A despeito dos potenciais impactos, os prefeitos e prefeitas e seus representantes exibem interesse em elevar seus tributos e parecem estar abertos a inovações científicas sobre o tema. Hjort et al (2021) realizaram um experimento randomizado no Brasil cuja intervenção apresentava aos prefeitos os benefícios de enviar reminders para seus contribuintes. Eles encontraram evidência de que os prefeitos ou seus representantes que participaram da intervenção aumentaram em 10 pontos percentuais a probabilidade de implementarem políticas deste tipo.

Embora tais iniciativas tenham alguma efetividade, é preciso considerar que a capacidade fiscal dos municípios, entendida como a capacidade de coletar tributos, passa necessariamente pela qualidade da burocracia local e pelos incentivos econômicos que os municípios recebem para implementar estratégias arrecadatórias. Um recente estudo de Ferraz, Foremny e Santini (2024) encontra evidências causais de que municípios que perdem recursos do Fundo de Participação dos Municípios (FPM) em comparação aos que ganham na margem tendem a aumentar os esforços de coleta de tributos seja por melhorar a qualidade da burocracia, seja pela adoção de novas tecnologias ou melhor monitoramento, seja pelo ajuste nos tributos cobrados.
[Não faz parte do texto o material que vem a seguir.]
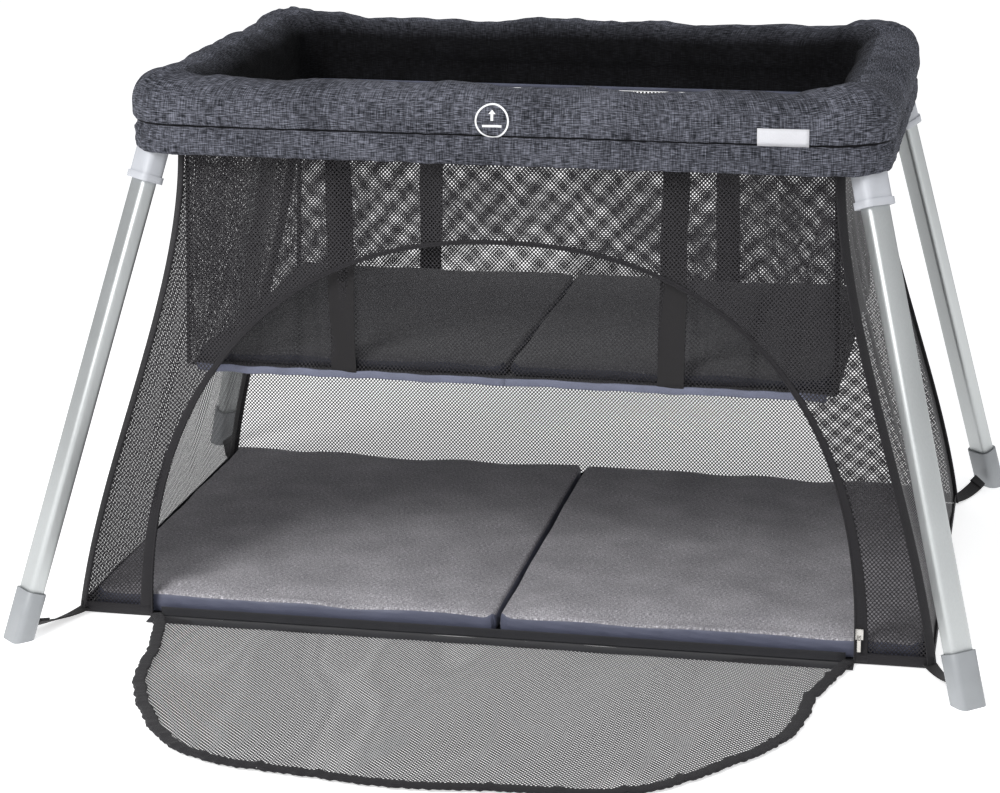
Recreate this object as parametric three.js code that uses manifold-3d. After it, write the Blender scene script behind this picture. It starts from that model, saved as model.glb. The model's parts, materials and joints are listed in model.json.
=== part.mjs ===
// Folding playpen with a hanging bassinet: four splayed legs, a padded top rail that breaks upwards at the
// middle of its long sides, mesh walls with a zipped arched door, a removable bassinet and two folding mattresses.
// Millimetres, +Z up, +X to the right, the door faces -Y. The origin is on the ground, under the middle.
import * as THREE from "three";
import { mergeVertices } from "three/addons/utils/BufferGeometryUtils.js";
import Module from "manifold-3d";

const wasm = await Module();
wasm.setup();

// ---------- driving dimensions ----------
const FOOT = { x: 600, y: 451 }; // where a leg's middle line meets the ground
const RAIL = { x: 440, y: 297, z: 655 }; // middle lines of the end rails (x) and long rails (y), and their height
const LEG = { width: 34, depth: 23, radius: 7, wall: 1.6 };
const SOLE = 14; // plastic under a leg's lower end, along the leg
const FOOT_CAP = { wall: 3, height: 50, radius: 9 };
const COLLAR = { wall: 4, below: 39, lip: 1.8, lipHeight: 9, radius: 9 }; // below: how far it shows under the cover
const TUBE = { width: 18, height: 26, wall: 1.8 };
const LOCK_PIVOT_X = 30;
const PIVOT_INSET = 28; // from an end rail's middle line to the long rails' corner pivots
const EAR = 5; // thickness of a clevis ear
const PIN = { radius: 4, headRadius: 6.5, head: 2.5 };
const BRIDGE = 4; // plate over the lock that stops the rails from sagging past straight
const BUTTON = { stemRadius: 6, headRadius: 11, head: 4, travel: 5, stem: 22 };
const BLOCK = { outside: 12, behind: 35, overTube: 6, radius: 8 }; // the corner moulding's block, from the rails' lines
const SPIGOT = 26; // length of the peg that fills an end rail's mouth

// The padded cover, from the rails' middle lines.
const PAD = { outsideX: 38, outsideY: 35, insideX: 40, insideY: 35, below: 45, above: 51 };
const PAD_CORNER = { outer: 65, inner: 32, rounding: 22 };

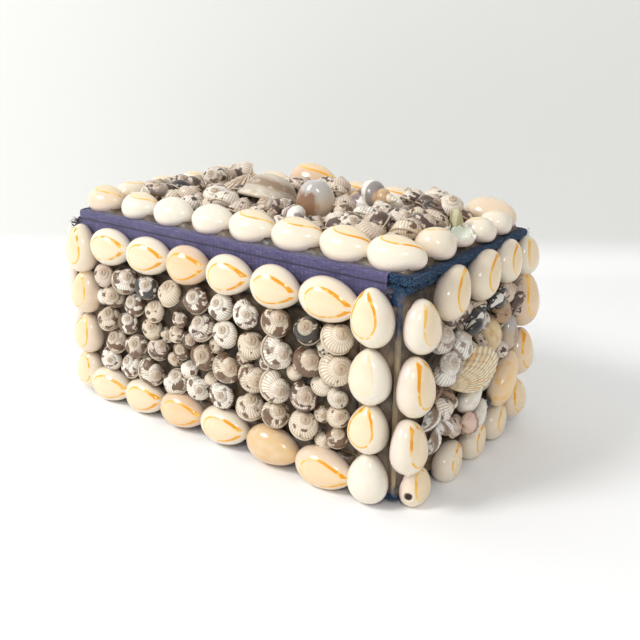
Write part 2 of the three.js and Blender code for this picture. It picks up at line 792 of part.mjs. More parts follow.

Em resumo, os municípios do Nordeste brasileiro têm uma baixa capacidade arrecadatória, que complementada com o baixo dinamismo econômico da região e a elevada informalidade, fazem com que a região tenha uma forte dependência de transferências governamentais. Existem inúmeras opções de políticas disponíveis para elevar o esforço fiscal dos municípios e há, a priori, interesse dos gestores municipais em entender e implementar tais iniciativas.


As opiniões expressas neste artigo são de responsabilidade exclusiva dos autores, não refletindo necessariamente a opinião institucional da FGV.